Well, first of all, Rig Direct doesn’t imply necessarily an increase in our inventory when the recovery, when the number of rigs or client can increase, because in the end Rig Direct means the ability to coordinate our production schedule into rationalize and redefine our supply chain. So in the - this is something that you should keep in mind. It’s not automatic and proportional increase in the market, increase in working capital. We think we should be able to engage in an upward part of the cycle, containing the day of talk in our working capital, because of the way we develop our Rig Direct approach.
Obviously, if the volume goes up during 2017 we will see an increase in inventory. But I think there has been a structural reduction in our DSO. And I would like ask Edgardo if there is something goes on receivable that may influence the capital in case in the moment of recovery.
Thank you, Paolo.
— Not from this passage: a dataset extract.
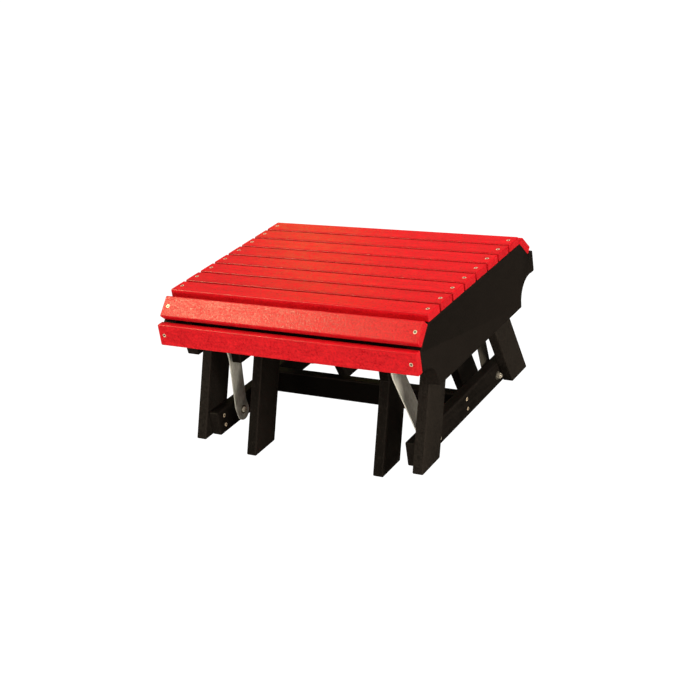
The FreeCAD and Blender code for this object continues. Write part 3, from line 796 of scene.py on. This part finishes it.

Good morning, Mike. Yes, basically you got very really - I mean, in the terms of the inventory, in terms of the receivables, we are now running at a 78, 80 days of receivables, which we do not expect to go very much beyond this level and it’s very much affected to some extent with now come in the Middle East, which are the longer terms in terms of the payment terms compared to the U.S. market, another market in which we are serving within shorter period of collections.
So overall, I do not see except for the normal recovery on the volume base.
That’s excellent, thank you.
And, ladies and gentlemen, this concludes our Q&A session for today. I would like to turn the call back to Giovanni Sardagna for any final remarks.
Well, thank you again for joining the call and we hope to see you in October in New York for our Investor Presentation.
Thank you much. Thank you everybody. Thank you.
Ladies and gentlemen, this concludes today’s conference. Please, you may disconnect and have a wonderful day.